Manitoba woman sues doctor, Southern Health Authority for negligence after stillbirth

A Manitoba woman has filed a lawsuit against her doctor and the Southern Health Authority, alleging that she received negligent care for a liver disorder during her pregnancy, which resulted in the stillbirth of her child.

Jenna-Lee Luptak is seeking general and special damages from the Winkler doctor and regional health authority after the stillbirth of her 37-week-old fetus at Boundary Trails Health Centre on Jan. 10, 2021.

A statement of defence hasn’t been filed and the allegations haven’t been proven in court.

The Gretna, Man., resident had previously seen the doctor in 2017, but first met with them in regards to her pregnancy in June 2020. She had experienced six miscarriages and the birth of a baby boy in 2015 before her eighth pregnancy, the claim says.

Blood work for Luptak was requested by the doctor on Dec. 29, 2020, after she presented symptoms of itching in her hands, feet, legs and abdomen.

The doctor also started Luptak on treatment for suspected intrahepatic cholestasis of pregnancy (ICP) — a liver disorder that can occur in late pregnancy, which Luptak says she also suffered in 2015.

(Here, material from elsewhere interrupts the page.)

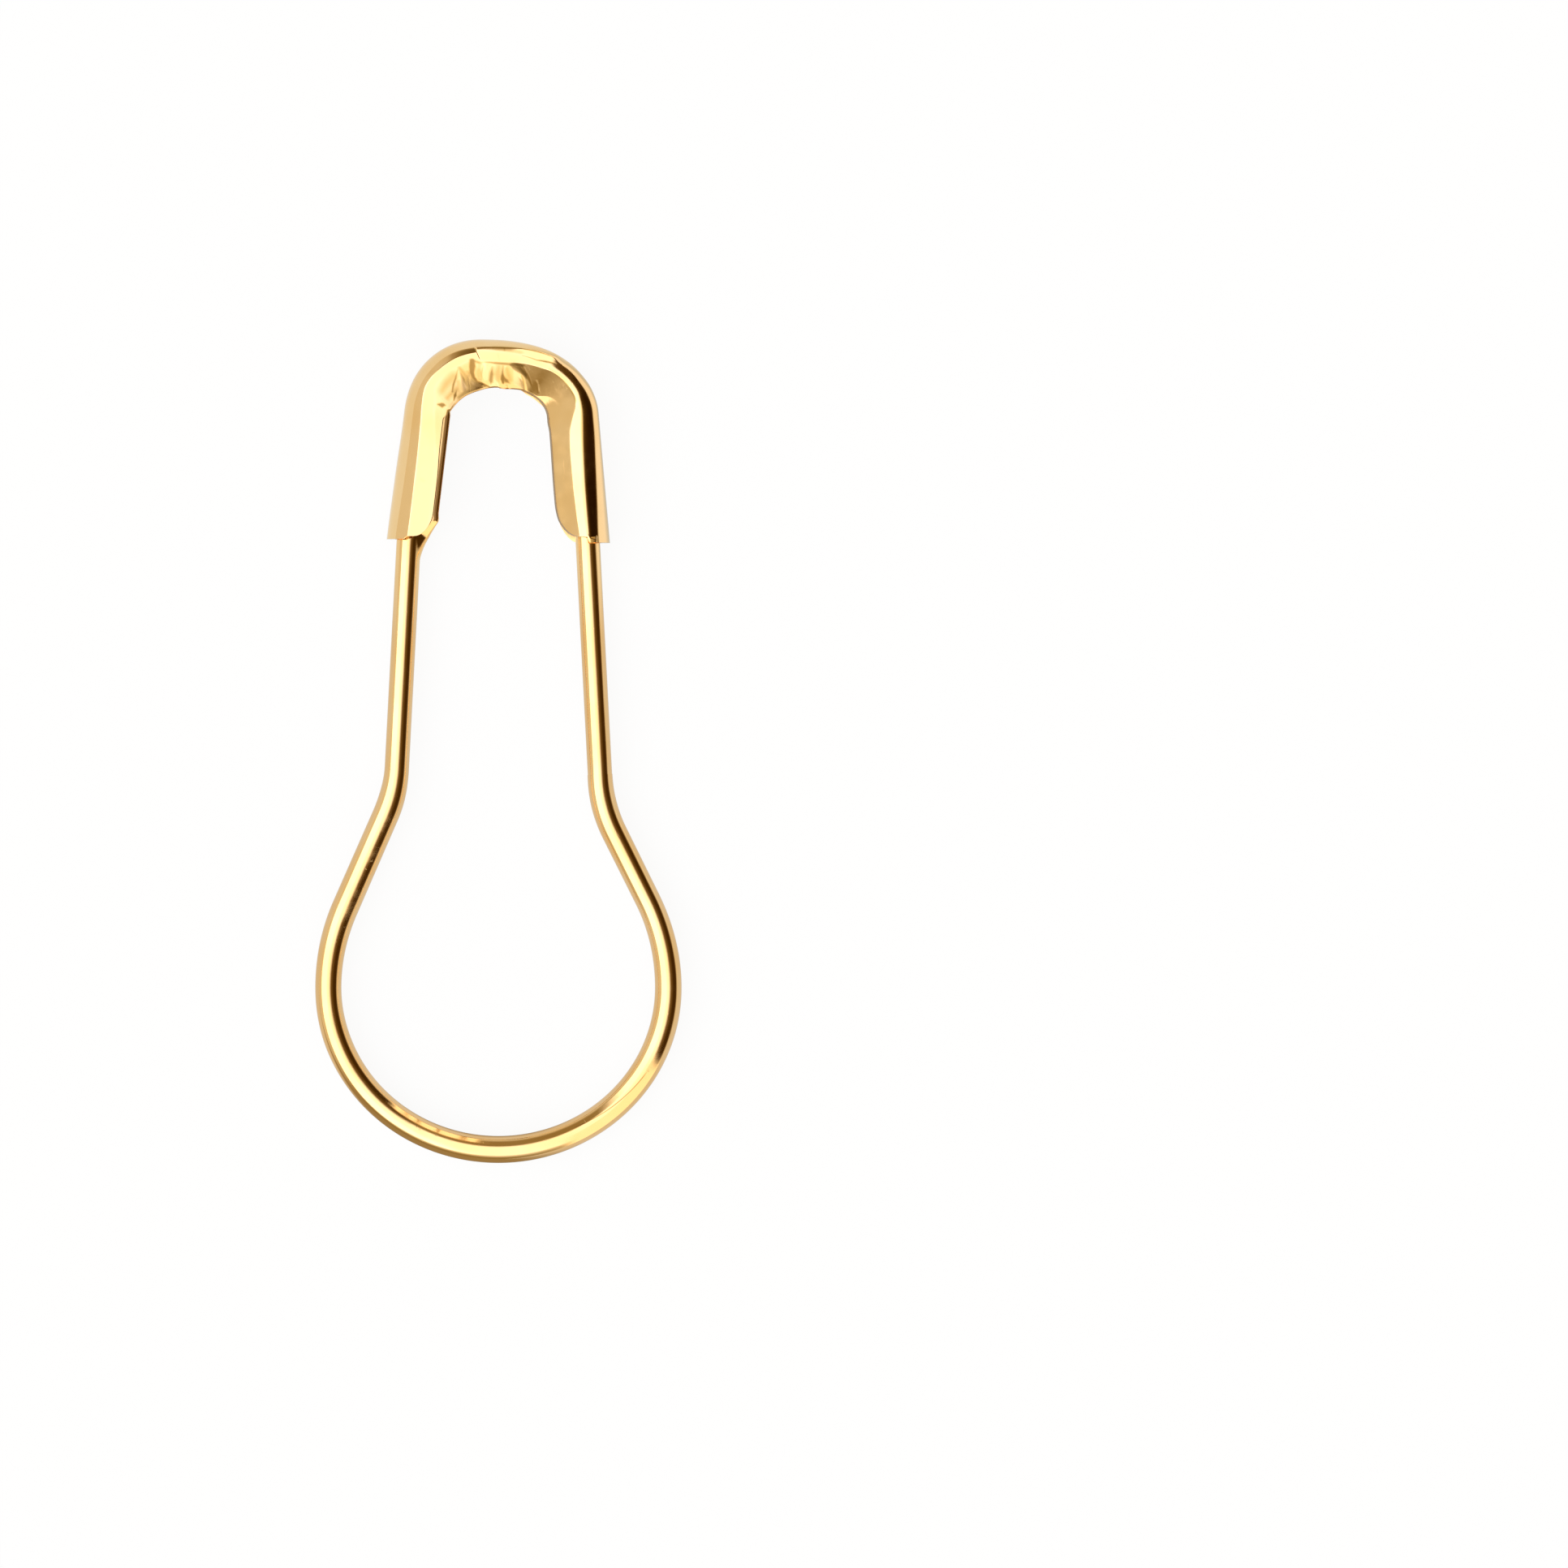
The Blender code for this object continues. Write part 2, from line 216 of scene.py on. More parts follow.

Luptak was not told that the blood work should be done after fasting, the claim says. She was officially diagnosed with ICP by the doctor on Jan. 8, 2021, after severely elevated bile acid levels and liver enzymes were discovered.

The doctor told her to increase the amount of her medications for ICP and to complete a non-stress test on Jan. 9, which was interpreted as “normal or reactive” by the doctor alongside other nurses, the claim says.

Luptak received an injection of a steroid called betamethasone at the same appointment. She was scheduled to return for a C-section delivery the next day.

A second injection of betamethasone was given to Luptak when she returned to the hospital, but nurses were unable to find a heart rate for the fetus after the injection. An urgent ultrasound confirmed that the fetus had died.

Psychological, physical injuries

Luptak alleges that she suffered “significant” psychological injuries, as well as permanent physical injuries as result of the care she received, including incontinence and infertility.

She says the doctor fell below the standard of care she was owed, and their treatment caused or contributed to the death of the fetus and her subsequent injuries.

The claim alleges that the doctor’s negligence was evident through their failure to order an ultrasound for the mother on Jan. 9, as well as not keeping her for further monitoring, and not ensuring that her blood work or non-stress test was done properly.

The suit also states that the hospital breached its duty of care by failing to administer and interpret a proper non-stress test.

Part of the special damages Luptak is seeking includes costs of therapy, in vitro fertilization, and past and future losses of income.

Last December, Luptak received a Queen Elizabeth II Platinum Jubilee medallion for her work involving ICP.

CBC reached out to the Southern Health Authority but has not heard back. Luptak declined to comment.